The operational discipline gap
The pattern that distinguishes organisations with AI operations capability from those without it is not the sophistication of their models or the scale of their AI investment. It is the operational discipline applied to AI once it is in production.
Organisations with AI operations discipline define production SLAs before deployment, not after the first performance issue. They run continuous monitoring against current transaction data with alert thresholds set to trigger before degradation reaches material economic impact. They maintain challenger models in validated standby so that a model switch can execute in hours rather than requiring a full development cycle. They report decision-quality KPIs to business leadership on the same cadence as operational metrics. And they execute refresh cycles on a defined governance process rather than improvising each one from scratch.

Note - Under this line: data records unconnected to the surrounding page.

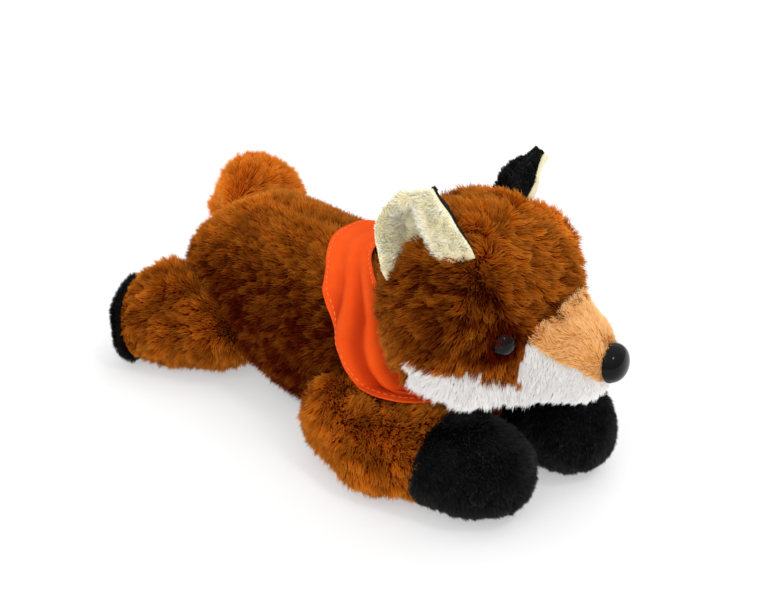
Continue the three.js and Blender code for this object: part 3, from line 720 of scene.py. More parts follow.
forelegs = {word: foreleg_form(side) for word, side in SIDES.items()}
hind_legs = {word: hind_leg_form(side) for word, side in SIDES.items()}


def hidden(points, *forms, margin):
    """True where any of these forms covers a point."""
    covered = np.zeros(len(points), bool)
    for form in forms:
        covered |= form.inside(points, margin)
    return covered


def parted(skin, at, ahead):
    """The skin behind a plane and the one beyond it, each with a cover that is bare inside the torso."""
    beyond = (skin.face_middles() - at) @ ahead > 0
    parts = skin.part(~beyond), skin.part(beyond)
    return [(part, np.where(hidden(part.points, torso_form, margin=4.0), 0.0, 1.0)) for part in parts]


def bowled(points, radius):
    """Points pushed out of the ball in which the head turns on the torso."""
    out = points - PIVOT
    far = np.linalg.norm(out, axis=1, keepdims=True)
    return np.where(far < radius, PIVOT + out / np.maximum(far, 1e-6) * radius, points)


# The kerchief's edges from nape to chin: how far round it they are, and how high, in half turns and quarter turns.
kerchief_rear = [
    (0.0, 1.0, 0.533), (0.2, 0.75, 0.489), (0.4, 0.594, 0.361), (0.6, 0.461, 0.144),
    (0.7, 0.389, 0.02), (0.85, 0.256, -0.11), (1.0, 0.0, -0.14),
]
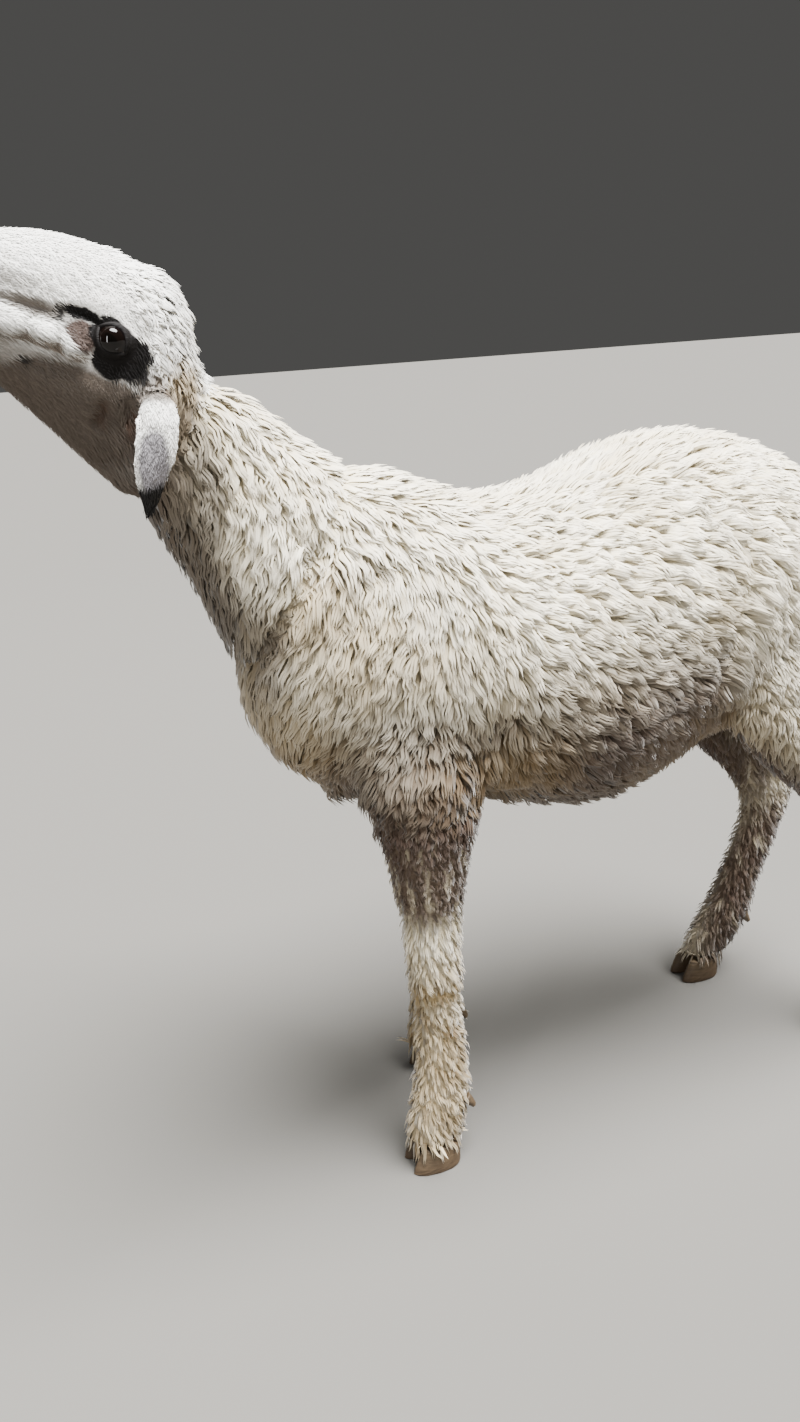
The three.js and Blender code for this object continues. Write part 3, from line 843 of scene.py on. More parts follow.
# Creases of the fleece, as shares of a node's box: their points, width and depth in millimetres.
BODY_CREASES = [
    ("neck crease", [("neck", 0.5, 1, 0.62), ("neck", 0.62, 1, 0.5), ("neck", 0.74, 1, 0.39)], 13, 6),
    ("neck fold", [("neck", 0.9, 1, 0.42), ("neck", 0.74, 1, 0.29)], 11, 5),
    ("neck wrinkle", [
        ("neck", 0.74, 0.85, 0.32), ("neck", 0.84, 0.85, 0.345), ("trunk", 0.17, 0.56, 0.785),
    ], 7, 4),
    ("breast wrinkle", [
        ("neck", 0.63, 0.85, 0.16), ("neck", 0.78, 1, 0.2), ("trunk", 0.13, 0.63, 0.69),
    ], 7, 4),
    ("breast fold", [
        ("trunk", 0.01, 0.06, 0.57), ("trunk", 0.04, 0.4, 0.62), ("trunk", 0.083, 0.56, 0.67),
    ], 9, 5),
    ("flank crease", [
        ("trunk", 0.7, 0.95, 0.74), ("trunk", 0.675, 1, 0.5), ("trunk", 0.64, 0.95, 0.28),
    ], 13, 8),
    ("elbow crease", [("trunk", 0.31, 0.9, 0.38), ("trunk", 0.27, 0.8, 0.16)], 12, 6),
]


def head_places(places):
    """Each place as millimetres noseward, crownward and outward of the eye, on the right side."""
    away = mirrored(places) - np.array(EYE)
    return np.stack([away @ np.array(NOSEWARD), away @ np.array(CROWNWARD), away[:, 1]], 1) / MM


def shape_head(places, normals):
    """How far the bones, folds and grooves of the head move each place along its normal."""
    local = head_places(places)
    flat = local[:, :2]
    side = smooth_step(np.abs(normals[:, 1]), 0.12, 0.5)
    move = np.zeros(len(places))
    for _, middle, radii, height in HEAD_LUMPS:
        move += height * np.exp(-(((flat - middle) / radii) ** 2).sum(1)) * side
    for _, middle, radii, height in HEAD_HOLLOWS:
        move += height * np.exp(-(((flat - middle) / radii) ** 2).sum(1))
    reach = np.maximum(side, flat[:, 0] > LIPS)
    for _, line, width, depth in HEAD_GROOVES:
        move -= depth * near_line(flat, line, width) * reach
    for line, (width, depth) in ((NOSTRIL, NOSTRIL_SIZE), (PHILTRUM, PHILTRUM_SIZE)):
        move -= depth * near_line(local, line, width)
    return move * MM


def shape_ears(places, owners):
    """How far inward the middle of each hanging ear lies behind its rims."""
    low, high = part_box(EARS[0])
    share = (places - np.array(low)) / np.array(high - low)
    across = (share[:, 0] - 0.42 - 0.06 * (0.5 - share[:, 2])) / 0.22
    down = (share[:, 2] - 0.5) / 0.3
    return on_parts(EARS, owners) * EAR_HOLLOW * np.exp(-(across**2) - down**4)


def shape_lids(places):
    """Wraps the skin round each eyeball as two lids, and sinks it behind the ball between them."""
    eyes = bpy.context.scene.sheep_eyes
    gaze, middle = np.array(GAZE), np.array(eye_middle())
    away = mirrored(places) - middle
    distance = np.linalg.norm(away, axis=1)
    ways = unit(away)
    turn = Matrix.Rotation(math.radians(HEAD_TILT + OPENING_TILT), 3, "Y")
    long_axis = np.array(turn @ Vector((-1, 0, 0)))
    long_axis = unit(long_axis - gaze * (long_axis @ gaze))
    short_axis = np.cross(gaze, long_axis)
    short_axis *= np.sign(short_axis[2])
    beside = ways - np.outer(ways @ gaze, gaze)
    angle = np.arctan2(np.linalg.norm(beside, axis=1), ways @ gaze)
    flat = unit(beside)
    across = (flat @ long_axis) * angle * eyes.radius
    height = (flat @ short_axis) * angle * eyes.radius
    share = np.clip(1 - (across / (eyes.opening / 2)) ** 2, -1.5, 1)
    # Distance from the lids' edges, below 0 in the opening.
    outside = -np.minimum(UPPER_LID * share - height, LOWER_LID * share + height)
    lid = eyes.radius + LID_THICKNESS * (0.35 + 0.65 * smooth_step(outside, -0.3 * MM, 1.6 * MM))
    crease = np.exp(-(((outside - 5.5 * MM) / (1.5 * MM)) ** 2)) * (height > 0)
    lid -= 0.9 * MM * crease
    sunk = eyes.radius - 3.0 * MM
    shaped = sunk + (lid - sunk) * smooth_step(outside, -1.1 * MM, -0.1 * MM)
    far = smooth_step(angle, math.radians(60), math.radians(95))
    kept = np.maximum(smooth_step(outside, 4 * MM, 12 * MM), far)
    radius = shaped + (distance - shaped) * kept
    near = (distance < 32 * MM) & (angle < math.radians(100))
    moved = middle + ways * radius[:, None]
    moved[:, 1] *= np.where(places[:, 1] < 0, -1, 1)
    return np.where(near[:, None], moved, places)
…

Organisations without AI operations discipline discover performance issues through P&L anomalies, customer complaints, or regulatory examination. By that point the economic exposure is already realised, the intervention is urgent and disruptive rather than planned and orderly, and the confidence of business leadership in AI investment is materially lower than it would have been had the operational infrastructure been in place.
The organisations creating durable AI advantage are not the ones launching the most pilots. They are the ones building operational systems capable of sustaining, governing, measuring, and continuously improving AI-driven decisions over time. The transition from AI projects to AI operations is where experimental AI becomes institutional capability.